====== Material

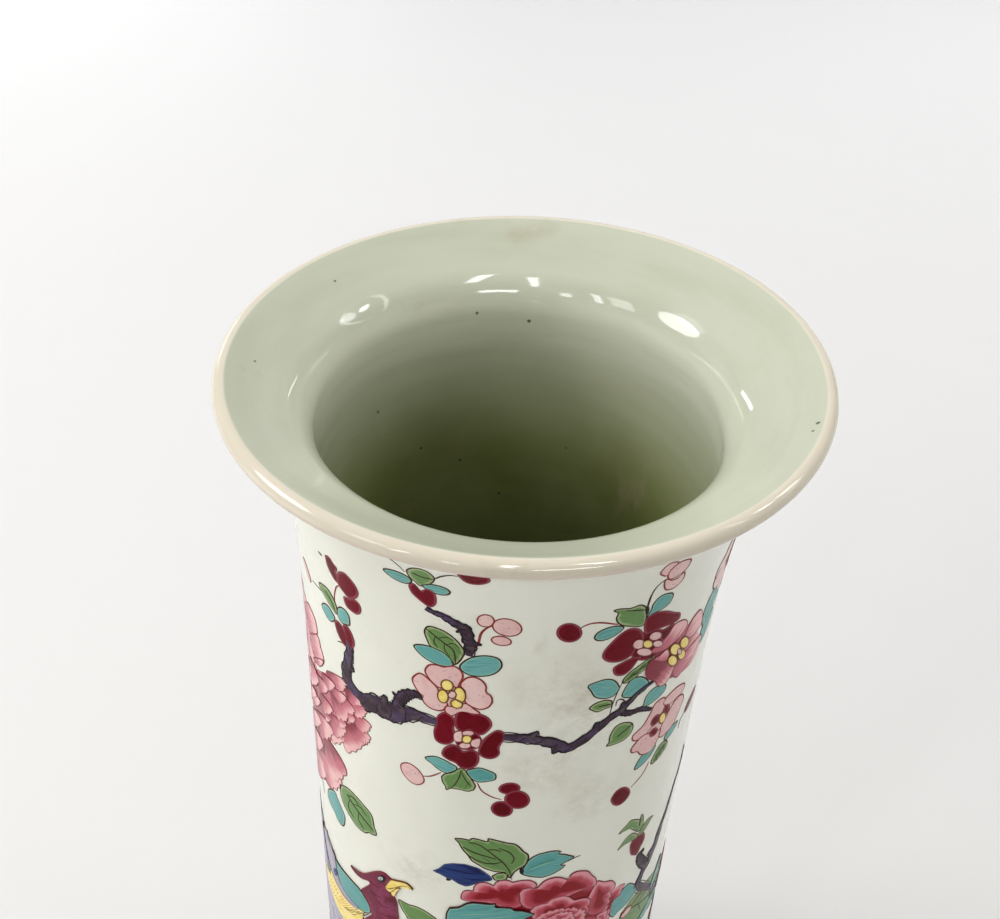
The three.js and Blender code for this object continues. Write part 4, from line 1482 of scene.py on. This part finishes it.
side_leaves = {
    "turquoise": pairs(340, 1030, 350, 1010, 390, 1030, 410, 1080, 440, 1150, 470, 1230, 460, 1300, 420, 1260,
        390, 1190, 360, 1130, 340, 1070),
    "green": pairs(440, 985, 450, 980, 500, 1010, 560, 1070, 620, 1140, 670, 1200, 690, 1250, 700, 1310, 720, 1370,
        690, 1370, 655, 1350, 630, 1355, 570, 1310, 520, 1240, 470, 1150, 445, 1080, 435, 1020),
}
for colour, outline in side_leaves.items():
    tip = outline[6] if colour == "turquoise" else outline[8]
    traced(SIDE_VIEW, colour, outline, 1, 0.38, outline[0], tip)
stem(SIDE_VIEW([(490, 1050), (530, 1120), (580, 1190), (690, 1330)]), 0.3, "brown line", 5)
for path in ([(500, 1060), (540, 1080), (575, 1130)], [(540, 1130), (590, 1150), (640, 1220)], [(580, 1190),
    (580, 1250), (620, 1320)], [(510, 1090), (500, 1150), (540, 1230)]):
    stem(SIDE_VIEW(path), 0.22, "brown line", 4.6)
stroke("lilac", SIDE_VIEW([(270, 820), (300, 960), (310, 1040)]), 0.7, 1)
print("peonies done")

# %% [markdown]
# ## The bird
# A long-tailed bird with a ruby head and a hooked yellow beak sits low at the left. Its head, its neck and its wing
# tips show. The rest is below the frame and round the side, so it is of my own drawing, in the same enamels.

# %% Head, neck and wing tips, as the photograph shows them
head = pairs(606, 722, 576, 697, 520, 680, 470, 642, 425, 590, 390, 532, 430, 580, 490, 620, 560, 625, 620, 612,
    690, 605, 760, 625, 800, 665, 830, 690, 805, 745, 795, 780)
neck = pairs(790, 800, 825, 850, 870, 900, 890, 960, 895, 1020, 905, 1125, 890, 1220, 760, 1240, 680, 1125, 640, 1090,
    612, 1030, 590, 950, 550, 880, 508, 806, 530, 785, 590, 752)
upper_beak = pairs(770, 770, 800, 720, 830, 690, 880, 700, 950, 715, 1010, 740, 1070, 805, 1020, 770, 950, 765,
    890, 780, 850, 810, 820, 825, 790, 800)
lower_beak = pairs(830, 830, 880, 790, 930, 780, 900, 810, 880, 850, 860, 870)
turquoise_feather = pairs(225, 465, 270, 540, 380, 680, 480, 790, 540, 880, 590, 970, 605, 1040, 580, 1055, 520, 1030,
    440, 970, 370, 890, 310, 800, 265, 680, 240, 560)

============

Output all of the data again. Match it exactly.

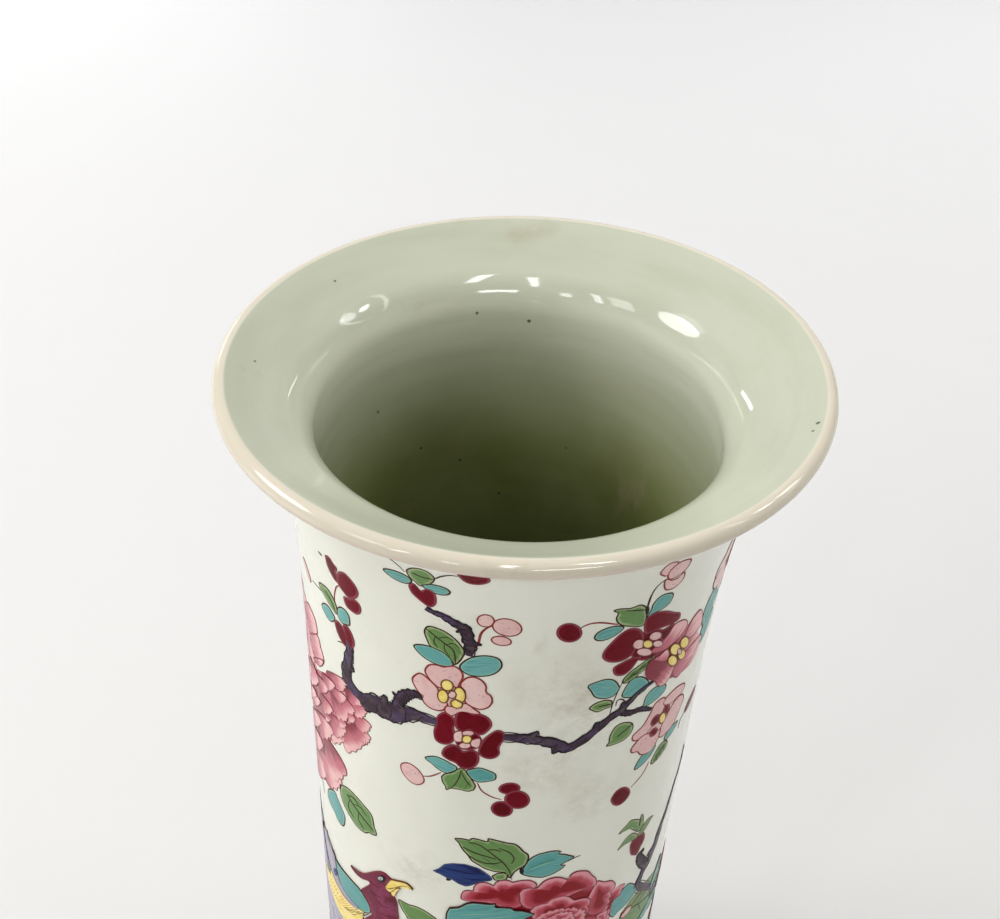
The three.js and Blender code for this object continues. Write part 4, from line 1482 of scene.py on. This part finishes it.
side_leaves = {
    "turquoise": pairs(340, 1030, 350, 1010, 390, 1030, 410, 1080, 440, 1150, 470, 1230, 460, 1300, 420, 1260,
        390, 1190, 360, 1130, 340, 1070),
    "green": pairs(440, 985, 450, 980, 500, 1010, 560, 1070, 620, 1140, 670, 1200, 690, 1250, 700, 1310, 720, 1370,
        690, 1370, 655, 1350, 630, 1355, 570, 1310, 520, 1240, 470, 1150, 445, 1080, 435, 1020),
}
for colour, outline in side_leaves.items():
    tip = outline[6] if colour == "turquoise" else outline[8]
    traced(SIDE_VIEW, colour, outline, 1, 0.38, outline[0], tip)
stem(SIDE_VIEW([(490, 1050), (530, 1120), (580, 1190), (690, 1330)]), 0.3, "brown line", 5)
for path in ([(500, 1060), (540, 1080), (575, 1130)], [(540, 1130), (590, 1150), (640, 1220)], [(580, 1190),
    (580, 1250), (620, 1320)], [(510, 1090), (500, 1150), (540, 1230)]):
    stem(SIDE_VIEW(path), 0.22, "brown line", 4.6)
stroke("lilac", SIDE_VIEW([(270, 820), (300, 960), (310, 1040)]), 0.7, 1)
print("peonies done")

# %% [markdown]
# ## The bird
# A long-tailed bird with a ruby head and a hooked yellow beak sits low at the left. Its head, its neck and its wing
# tips show. The rest is below the frame and round the side, so it is of my own drawing, in the same enamels.

# %% Head, neck and wing tips, as the photograph shows them
head = pairs(606, 722, 576, 697, 520, 680, 470, 642, 425, 590, 390, 532, 430, 580, 490, 620, 560, 625, 620, 612,
    690, 605, 760, 625, 800, 665, 830, 690, 805, 745, 795, 780)
neck = pairs(790, 800, 825, 850, 870, 900, 890, 960, 895, 1020, 905, 1125, 890, 1220, 760, 1240, 680, 1125, 640, 1090,
    612, 1030, 590, 950, 550, 880, 508, 806, 530, 785, 590, 752)
upper_beak = pairs(770, 770, 800, 720, 830, 690, 880, 700, 950, 715, 1010, 740, 1070, 805, 1020, 770, 950, 765,
    890, 780, 850, 810, 820, 825, 790, 800)
lower_beak = pairs(830, 830, 880, 790, 930, 780, 900, 810, 880, 850, 860, 870)
turquoise_feather = pairs(225, 465, 270, 540, 380, 680, 480, 790, 540, 880, 590, 970, 605, 1040, 580, 1055, 520, 1030,
    440, 970, 370, 890, 310, 800, 265, 680, 240, 560)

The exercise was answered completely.